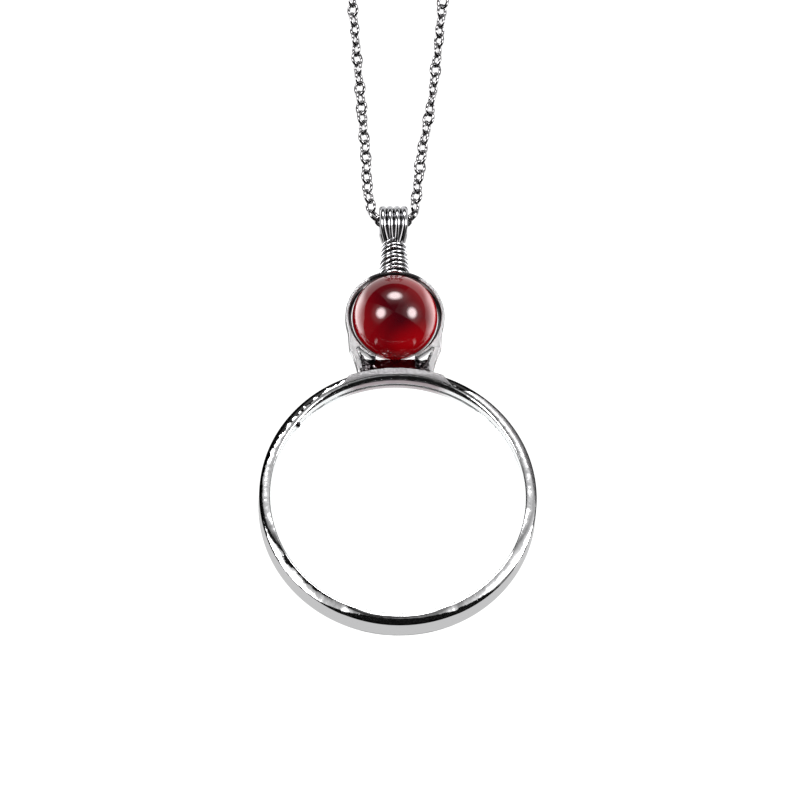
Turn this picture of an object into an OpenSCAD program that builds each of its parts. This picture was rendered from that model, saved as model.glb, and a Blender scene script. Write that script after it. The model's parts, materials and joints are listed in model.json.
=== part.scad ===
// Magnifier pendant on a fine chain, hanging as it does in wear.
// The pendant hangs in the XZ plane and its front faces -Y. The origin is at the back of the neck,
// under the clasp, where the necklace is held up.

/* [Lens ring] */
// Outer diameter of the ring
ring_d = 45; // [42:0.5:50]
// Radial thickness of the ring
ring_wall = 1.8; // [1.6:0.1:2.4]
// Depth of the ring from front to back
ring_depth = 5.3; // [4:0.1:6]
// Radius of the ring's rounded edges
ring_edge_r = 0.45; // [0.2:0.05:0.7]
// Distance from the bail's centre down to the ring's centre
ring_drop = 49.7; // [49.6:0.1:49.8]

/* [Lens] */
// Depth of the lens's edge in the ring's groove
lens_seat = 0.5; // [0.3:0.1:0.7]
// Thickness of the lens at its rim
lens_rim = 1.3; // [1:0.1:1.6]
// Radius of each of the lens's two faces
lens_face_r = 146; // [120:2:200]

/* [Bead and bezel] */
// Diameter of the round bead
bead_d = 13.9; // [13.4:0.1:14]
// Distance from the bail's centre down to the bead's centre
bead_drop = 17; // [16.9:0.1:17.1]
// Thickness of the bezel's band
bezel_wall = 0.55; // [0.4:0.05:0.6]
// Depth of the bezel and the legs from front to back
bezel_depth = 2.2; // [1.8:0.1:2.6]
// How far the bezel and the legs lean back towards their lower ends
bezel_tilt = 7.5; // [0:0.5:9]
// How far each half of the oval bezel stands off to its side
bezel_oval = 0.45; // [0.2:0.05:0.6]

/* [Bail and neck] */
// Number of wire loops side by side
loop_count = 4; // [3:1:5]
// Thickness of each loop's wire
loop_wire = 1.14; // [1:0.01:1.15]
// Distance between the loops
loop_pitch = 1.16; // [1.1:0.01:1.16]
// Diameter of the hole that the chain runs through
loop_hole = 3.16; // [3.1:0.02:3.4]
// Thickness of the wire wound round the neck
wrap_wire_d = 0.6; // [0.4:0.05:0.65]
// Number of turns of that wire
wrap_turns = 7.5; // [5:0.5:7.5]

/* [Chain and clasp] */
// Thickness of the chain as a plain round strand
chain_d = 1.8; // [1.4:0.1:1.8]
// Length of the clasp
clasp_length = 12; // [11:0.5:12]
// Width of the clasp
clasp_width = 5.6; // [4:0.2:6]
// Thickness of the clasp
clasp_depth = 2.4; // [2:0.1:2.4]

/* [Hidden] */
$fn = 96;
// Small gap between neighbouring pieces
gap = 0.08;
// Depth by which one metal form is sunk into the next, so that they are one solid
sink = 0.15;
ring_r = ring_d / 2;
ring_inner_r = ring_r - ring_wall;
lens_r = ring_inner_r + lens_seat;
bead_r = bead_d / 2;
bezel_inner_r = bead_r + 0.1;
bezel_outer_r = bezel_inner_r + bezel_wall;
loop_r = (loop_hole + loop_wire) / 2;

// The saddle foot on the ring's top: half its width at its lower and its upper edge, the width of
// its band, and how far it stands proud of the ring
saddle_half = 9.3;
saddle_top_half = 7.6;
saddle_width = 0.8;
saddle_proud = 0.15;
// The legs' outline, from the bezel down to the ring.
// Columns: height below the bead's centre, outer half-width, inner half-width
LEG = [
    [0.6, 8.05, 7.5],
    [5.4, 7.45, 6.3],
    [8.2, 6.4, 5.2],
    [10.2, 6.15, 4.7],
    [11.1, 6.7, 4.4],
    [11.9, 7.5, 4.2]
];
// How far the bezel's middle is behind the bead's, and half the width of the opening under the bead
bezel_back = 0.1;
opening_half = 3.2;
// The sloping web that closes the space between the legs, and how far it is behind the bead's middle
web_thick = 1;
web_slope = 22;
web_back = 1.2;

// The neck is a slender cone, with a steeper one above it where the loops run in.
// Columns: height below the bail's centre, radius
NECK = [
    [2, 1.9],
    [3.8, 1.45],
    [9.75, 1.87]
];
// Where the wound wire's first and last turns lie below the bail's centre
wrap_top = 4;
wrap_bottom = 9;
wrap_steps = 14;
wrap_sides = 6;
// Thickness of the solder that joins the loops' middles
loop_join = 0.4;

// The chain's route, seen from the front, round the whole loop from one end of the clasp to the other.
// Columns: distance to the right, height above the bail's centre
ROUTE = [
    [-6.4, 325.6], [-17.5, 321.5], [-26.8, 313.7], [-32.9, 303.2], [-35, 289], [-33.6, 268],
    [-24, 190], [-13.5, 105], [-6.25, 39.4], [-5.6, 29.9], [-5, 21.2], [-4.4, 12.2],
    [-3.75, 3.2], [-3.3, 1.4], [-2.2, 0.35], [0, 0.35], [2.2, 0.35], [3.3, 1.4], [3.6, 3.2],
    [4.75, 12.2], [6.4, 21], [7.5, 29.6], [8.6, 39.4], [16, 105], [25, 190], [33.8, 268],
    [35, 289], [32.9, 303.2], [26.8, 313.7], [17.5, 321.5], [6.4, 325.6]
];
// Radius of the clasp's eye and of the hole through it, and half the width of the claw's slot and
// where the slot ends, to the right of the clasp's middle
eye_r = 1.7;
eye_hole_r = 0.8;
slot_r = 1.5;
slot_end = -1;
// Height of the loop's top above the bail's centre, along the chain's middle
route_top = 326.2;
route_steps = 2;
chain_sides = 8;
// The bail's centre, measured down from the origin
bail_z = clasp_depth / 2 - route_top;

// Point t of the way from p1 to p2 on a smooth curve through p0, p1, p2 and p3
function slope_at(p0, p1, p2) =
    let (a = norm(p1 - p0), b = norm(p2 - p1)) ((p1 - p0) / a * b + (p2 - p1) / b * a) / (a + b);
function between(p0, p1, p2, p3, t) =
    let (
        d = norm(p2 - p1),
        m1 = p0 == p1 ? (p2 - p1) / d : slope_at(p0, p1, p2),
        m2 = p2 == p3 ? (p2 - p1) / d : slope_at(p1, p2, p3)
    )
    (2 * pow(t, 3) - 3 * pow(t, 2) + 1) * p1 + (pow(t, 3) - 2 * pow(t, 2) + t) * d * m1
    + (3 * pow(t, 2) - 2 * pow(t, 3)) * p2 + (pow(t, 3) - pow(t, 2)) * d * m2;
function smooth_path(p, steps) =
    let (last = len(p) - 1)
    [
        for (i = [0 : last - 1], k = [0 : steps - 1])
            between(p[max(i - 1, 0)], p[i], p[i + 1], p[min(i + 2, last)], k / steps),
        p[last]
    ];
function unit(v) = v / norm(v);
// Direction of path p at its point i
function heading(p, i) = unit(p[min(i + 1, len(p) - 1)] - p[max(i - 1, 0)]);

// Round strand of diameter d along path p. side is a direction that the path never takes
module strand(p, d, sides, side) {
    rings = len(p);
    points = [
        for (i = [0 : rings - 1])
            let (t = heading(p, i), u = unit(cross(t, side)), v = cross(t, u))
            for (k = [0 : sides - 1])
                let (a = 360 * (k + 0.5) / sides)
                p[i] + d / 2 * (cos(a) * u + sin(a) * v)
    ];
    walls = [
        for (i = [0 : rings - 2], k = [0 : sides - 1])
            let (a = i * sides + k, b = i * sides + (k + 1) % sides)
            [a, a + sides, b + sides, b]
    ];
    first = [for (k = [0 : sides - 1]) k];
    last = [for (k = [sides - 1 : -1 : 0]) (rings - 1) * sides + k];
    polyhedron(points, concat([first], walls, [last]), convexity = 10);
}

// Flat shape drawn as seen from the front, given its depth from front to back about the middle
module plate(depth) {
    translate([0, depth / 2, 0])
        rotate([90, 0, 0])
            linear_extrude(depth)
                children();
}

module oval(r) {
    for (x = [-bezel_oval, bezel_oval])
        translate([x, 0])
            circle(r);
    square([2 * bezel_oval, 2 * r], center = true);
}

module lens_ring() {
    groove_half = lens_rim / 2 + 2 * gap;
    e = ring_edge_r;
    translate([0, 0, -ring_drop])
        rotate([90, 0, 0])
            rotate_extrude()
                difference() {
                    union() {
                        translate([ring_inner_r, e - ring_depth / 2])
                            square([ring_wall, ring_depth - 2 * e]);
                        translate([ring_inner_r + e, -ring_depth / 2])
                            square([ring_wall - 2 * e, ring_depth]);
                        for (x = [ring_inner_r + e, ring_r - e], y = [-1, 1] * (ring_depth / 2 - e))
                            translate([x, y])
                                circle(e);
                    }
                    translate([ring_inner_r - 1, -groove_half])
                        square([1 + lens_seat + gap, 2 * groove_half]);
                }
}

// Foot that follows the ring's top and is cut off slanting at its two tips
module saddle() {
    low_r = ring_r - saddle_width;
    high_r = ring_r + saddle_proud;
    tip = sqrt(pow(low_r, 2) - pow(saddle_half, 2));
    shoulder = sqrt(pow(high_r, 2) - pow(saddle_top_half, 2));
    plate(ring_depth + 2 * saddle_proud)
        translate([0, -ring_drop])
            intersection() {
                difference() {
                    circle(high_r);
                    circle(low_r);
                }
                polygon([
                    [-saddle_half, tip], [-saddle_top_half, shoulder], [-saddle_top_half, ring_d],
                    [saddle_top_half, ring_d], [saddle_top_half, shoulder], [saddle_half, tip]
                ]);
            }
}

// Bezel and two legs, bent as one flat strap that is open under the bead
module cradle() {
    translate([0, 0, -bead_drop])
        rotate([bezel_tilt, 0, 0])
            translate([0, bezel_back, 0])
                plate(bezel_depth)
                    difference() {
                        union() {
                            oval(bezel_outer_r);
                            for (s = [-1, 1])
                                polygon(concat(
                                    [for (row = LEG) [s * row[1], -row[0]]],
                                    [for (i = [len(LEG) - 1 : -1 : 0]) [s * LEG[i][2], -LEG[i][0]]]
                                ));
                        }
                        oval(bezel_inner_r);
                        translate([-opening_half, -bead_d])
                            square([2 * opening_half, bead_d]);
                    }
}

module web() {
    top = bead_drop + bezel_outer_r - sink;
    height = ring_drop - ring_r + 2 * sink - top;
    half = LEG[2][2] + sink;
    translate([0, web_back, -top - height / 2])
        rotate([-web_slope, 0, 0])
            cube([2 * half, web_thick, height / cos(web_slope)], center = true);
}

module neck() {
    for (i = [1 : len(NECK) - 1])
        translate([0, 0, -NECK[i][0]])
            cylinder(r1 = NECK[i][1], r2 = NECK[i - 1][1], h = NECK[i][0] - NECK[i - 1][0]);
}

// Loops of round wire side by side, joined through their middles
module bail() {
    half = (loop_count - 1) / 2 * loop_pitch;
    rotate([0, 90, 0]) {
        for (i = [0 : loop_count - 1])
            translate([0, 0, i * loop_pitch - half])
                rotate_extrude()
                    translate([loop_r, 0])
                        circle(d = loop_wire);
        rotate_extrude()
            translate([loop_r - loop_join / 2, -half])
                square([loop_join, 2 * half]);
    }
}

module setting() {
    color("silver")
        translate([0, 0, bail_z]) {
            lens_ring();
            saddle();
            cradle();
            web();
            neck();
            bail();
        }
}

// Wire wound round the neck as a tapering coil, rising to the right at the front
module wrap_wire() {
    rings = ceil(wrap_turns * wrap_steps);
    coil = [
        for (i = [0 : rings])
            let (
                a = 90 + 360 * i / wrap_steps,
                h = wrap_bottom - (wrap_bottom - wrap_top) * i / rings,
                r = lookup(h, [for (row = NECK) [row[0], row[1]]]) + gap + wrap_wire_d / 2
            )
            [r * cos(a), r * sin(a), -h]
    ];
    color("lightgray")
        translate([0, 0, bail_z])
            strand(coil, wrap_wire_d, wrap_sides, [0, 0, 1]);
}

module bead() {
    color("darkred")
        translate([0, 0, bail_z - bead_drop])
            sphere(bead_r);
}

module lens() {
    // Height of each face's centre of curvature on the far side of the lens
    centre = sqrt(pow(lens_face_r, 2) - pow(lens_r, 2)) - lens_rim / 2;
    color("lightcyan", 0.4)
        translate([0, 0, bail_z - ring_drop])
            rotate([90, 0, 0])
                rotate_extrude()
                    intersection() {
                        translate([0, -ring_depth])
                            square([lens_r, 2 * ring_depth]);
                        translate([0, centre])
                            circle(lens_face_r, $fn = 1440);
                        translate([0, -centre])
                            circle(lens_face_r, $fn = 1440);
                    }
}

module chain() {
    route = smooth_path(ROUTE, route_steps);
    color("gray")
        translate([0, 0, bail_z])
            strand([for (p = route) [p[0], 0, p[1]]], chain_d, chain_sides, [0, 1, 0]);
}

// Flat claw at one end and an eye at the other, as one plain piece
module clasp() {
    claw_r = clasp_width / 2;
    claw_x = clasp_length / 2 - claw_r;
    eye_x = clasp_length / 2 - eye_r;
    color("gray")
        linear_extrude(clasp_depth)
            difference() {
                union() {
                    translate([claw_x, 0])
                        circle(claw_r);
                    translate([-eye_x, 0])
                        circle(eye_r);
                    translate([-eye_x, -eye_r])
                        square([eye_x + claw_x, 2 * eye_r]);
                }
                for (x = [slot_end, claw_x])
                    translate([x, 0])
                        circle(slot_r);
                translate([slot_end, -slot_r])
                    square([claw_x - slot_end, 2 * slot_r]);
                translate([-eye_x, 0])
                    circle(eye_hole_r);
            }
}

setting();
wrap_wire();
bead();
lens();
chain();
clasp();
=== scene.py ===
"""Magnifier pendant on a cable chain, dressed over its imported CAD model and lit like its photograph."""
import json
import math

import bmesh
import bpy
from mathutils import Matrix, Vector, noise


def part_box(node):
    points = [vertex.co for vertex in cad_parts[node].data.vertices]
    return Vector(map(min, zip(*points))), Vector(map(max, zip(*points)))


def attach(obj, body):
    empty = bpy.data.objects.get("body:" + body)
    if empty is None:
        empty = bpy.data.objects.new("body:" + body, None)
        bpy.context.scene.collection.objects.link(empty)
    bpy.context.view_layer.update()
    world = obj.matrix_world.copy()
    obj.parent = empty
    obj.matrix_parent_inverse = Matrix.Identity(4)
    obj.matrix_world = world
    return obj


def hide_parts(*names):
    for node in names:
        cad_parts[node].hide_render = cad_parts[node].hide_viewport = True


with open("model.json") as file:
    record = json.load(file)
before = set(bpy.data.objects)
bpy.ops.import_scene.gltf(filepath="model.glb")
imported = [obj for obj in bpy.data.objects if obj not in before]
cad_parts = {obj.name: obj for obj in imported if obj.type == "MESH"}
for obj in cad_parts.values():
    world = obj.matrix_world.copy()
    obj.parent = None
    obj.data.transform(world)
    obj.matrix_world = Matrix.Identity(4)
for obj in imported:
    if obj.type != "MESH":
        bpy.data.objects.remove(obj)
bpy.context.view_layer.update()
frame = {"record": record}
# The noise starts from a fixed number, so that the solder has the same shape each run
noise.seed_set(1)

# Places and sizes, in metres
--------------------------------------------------
**Task statement:**
Repeat, word for word, the lines from the opening of the material through the line containing "is held up.".

**Response to this task:**
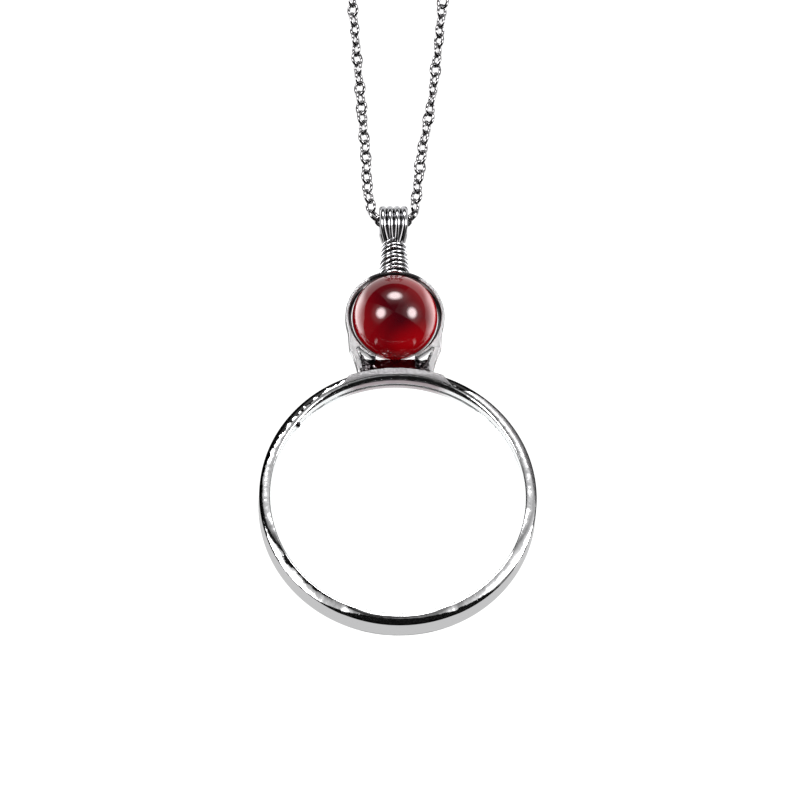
Turn this picture of an object into an OpenSCAD program that builds each of its parts. This picture was rendered from that model, saved as model.glb, and a Blender scene script. Write that script after it. The model's parts, materials and joints are listed in model.json.
=== part.scad ===
// Magnifier pendant on a fine chain, hanging as it does in wear.
// The pendant hangs in the XZ plane and its front faces -Y. The origin is at the back of the neck,
// under the clasp, where the necklace is held up.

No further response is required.